Initial public offering of up to [*] equity shares of face value of Re.1/- each ("equity shares") of Duroflex Limited ( "company") for cash at a price of Rs.[*] per equity share (including a share premium of Rs.[*] per equity share) ("offer price") aggregating up to Rs.[*] crores comprising a fresh issue of up to [*] equity shares of face value of Re.1/- each aggregating up to
Rs. 183.60 crores by the company ("fresh issue") and an offer for sale of up to 22,564,569 equity shares of face value of Re.1/- each aggregating up to Rs.[*] crores by the selling shareholders, up to 1,912,252 equity shares of face value of Re.1/- each aggregating up to Rs.[*] crores by Jacob Joseph George, up to 5,736,755 equity shares of face value of Re.1/- each aggregating up to Rs.[*] crores by Mathew Chandy, up to 2,294,702 equity shares of face value of Re.1/- each aggregating up to Rs.[*] crores by Mathew George and up to 3,059,602 equity shares of face value of Re.1/- each aggregating up to Rs.[*] crores by Mathew Antony Joseph (collectively the "promoter selling shareholders") and up to 9,460,574 equity shares aggregating up to Rs.[*] crores by Lighthouse India Fund III, Limited and up to 100,684 equity shares aggregating up to Rs.[*] crores by Lighthouse India III employee trust (collectively, the "investor selling shareholders") (the promoter selling shareholders together with the investor selling shareholders, the "selling shareholders" and such equity shares so offered by the selling shareholders, the "offered shares" and such offer, the "offer for
sale" and together with the fresh issue, the "offer". The company, in consultation with the book running lead managers, may consider pre-ipo placement aggregating up to Rs.36.72 crores, as may be permitted under the applicable law, at its discretion, prior to filing of the pre-ipo placement, if undertaken, will be at a price to be decided by the company, in consultation with the book running lead managers. If the pre-ipo placement is completed, the amount raised pursuant to the pre-ipo placement will be reduced from the fresh issue, subject to compliance with Rule 19(2)(b) of the scrr. The pre-ipo placement, if undertaken, shall not exceed 20% of the size of the fresh issue. the utilisation of the proceeds raised pursuant to the allotment of the equity shares issued pursuant to the pre-ipo placement will be done towards the general corporate purposes portion of the objects of the offer, unless auditor certified disclosures are made with regards to its utilization towards the disclosed specific objects of the offer. Prior to the completion of the offer, the company shall appropriately intimate the subscribers to the pre-ipo placement, prior to allotment pursuant to the pre-ipo placement, that there is no guarantee that the company may proceed with the offer, or the offer may be successful and will result into listing of the equity shares on the stock exchanges. Further, relevant disclosures in relation to such intimation to the subscribers to the pre-ipo placement (if undertaken).

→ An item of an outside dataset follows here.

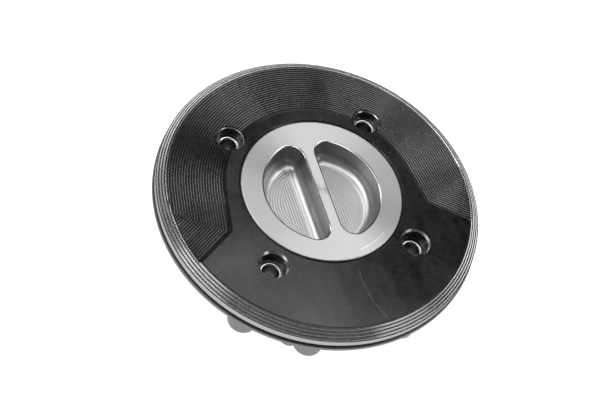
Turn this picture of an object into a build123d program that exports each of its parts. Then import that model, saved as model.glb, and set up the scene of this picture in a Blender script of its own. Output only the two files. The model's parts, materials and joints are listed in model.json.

This offer includes a reservation of up to [*] equity shares of face value Re.1/- each (constituting up to [*]% of the post-offer paid-up equity share capital) for subscription by eligible employees (the "employee reservation portion") and net offer of up to [*] equity shares of face value Re.1/- each. the offer less the employee reservation portion is hereinafter referred to as the "net offer". The offer and the net offer shall constitute [*]% and [*]%, respectively, of the post-offer paid-up equity share capital of the company.
The face value of equity shares is Re.1/- each. The offer price is [*] times the face value of the equity shares.
The price band, and the minimum bid lot shall be decided by the company.